## Written problem
Print the first line of the material below and each line after it, exactly as written, ending with the line that contains "import Sketcher".

****************************************

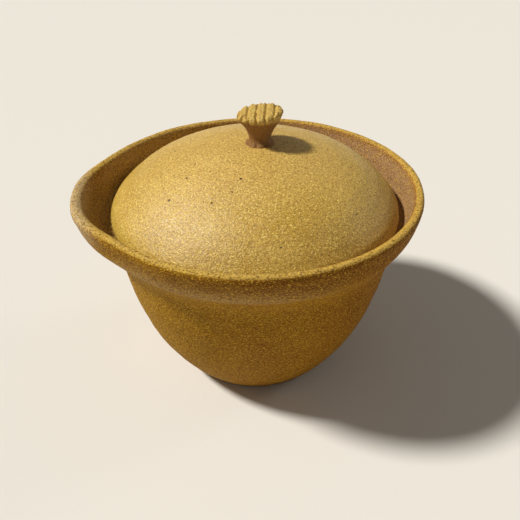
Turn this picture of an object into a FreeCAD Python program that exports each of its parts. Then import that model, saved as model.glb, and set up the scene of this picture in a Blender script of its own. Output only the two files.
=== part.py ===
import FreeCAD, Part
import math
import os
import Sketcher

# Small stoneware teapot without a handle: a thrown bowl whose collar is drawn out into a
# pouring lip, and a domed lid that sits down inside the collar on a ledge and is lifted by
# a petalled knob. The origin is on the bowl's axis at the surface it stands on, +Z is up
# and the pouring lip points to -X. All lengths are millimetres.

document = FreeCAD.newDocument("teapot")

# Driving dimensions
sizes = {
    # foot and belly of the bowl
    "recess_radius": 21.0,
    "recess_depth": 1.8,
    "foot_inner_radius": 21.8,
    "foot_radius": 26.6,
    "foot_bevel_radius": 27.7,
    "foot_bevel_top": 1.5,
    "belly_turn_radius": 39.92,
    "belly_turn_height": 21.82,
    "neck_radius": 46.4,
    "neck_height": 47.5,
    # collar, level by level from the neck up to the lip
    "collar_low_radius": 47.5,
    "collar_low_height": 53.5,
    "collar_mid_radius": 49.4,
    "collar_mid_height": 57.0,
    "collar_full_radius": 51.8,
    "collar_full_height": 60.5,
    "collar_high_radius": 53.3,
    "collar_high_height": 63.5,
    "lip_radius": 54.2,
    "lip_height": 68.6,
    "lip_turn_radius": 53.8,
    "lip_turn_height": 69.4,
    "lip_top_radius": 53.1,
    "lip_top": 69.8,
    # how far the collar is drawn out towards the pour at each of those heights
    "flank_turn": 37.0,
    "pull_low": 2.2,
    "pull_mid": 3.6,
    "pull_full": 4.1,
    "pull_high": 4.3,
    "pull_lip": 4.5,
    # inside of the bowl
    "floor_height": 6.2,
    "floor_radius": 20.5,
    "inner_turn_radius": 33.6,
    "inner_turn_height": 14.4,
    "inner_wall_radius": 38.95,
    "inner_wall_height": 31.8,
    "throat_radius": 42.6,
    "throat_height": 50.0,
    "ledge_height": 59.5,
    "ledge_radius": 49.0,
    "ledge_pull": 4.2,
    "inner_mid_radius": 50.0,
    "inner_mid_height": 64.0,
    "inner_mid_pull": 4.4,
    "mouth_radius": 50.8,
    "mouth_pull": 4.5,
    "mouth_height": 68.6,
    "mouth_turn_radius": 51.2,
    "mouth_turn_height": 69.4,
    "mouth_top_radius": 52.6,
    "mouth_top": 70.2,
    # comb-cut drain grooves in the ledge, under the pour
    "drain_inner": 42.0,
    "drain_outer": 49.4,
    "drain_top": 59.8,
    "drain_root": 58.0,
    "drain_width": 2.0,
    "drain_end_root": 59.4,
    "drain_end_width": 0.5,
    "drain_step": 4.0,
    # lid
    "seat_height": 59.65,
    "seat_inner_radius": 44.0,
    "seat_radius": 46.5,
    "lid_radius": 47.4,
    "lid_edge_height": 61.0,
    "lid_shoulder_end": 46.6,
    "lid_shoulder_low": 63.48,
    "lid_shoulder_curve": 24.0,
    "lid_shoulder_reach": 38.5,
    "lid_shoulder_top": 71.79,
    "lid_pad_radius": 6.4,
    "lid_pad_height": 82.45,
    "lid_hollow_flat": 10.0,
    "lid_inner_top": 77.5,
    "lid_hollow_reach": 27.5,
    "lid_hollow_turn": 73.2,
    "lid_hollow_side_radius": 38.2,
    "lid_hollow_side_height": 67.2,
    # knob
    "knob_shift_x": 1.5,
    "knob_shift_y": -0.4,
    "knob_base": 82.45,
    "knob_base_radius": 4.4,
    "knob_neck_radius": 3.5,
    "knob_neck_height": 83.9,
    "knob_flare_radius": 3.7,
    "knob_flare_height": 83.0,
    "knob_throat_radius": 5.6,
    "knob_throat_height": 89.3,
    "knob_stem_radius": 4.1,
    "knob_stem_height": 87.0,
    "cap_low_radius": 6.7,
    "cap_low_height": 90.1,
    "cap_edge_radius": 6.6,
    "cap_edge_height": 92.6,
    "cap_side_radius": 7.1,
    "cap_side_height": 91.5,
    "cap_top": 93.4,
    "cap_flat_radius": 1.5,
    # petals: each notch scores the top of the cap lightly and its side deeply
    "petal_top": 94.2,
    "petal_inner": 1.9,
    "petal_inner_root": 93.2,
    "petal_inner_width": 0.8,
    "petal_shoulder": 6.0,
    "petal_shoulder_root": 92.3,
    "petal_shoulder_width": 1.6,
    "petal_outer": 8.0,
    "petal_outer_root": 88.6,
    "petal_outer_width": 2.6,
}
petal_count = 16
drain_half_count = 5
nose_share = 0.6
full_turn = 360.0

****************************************

## Correct output
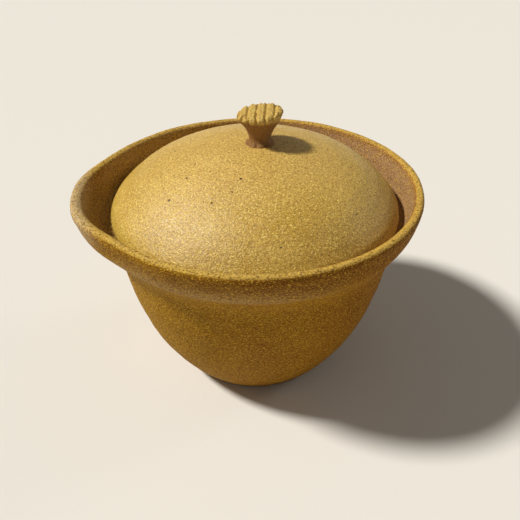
Turn this picture of an object into a FreeCAD Python program that exports each of its parts. Then import that model, saved as model.glb, and set up the scene of this picture in a Blender script of its own. Output only the two files.
=== part.py ===
import FreeCAD, Part
import math
import os
import Sketcher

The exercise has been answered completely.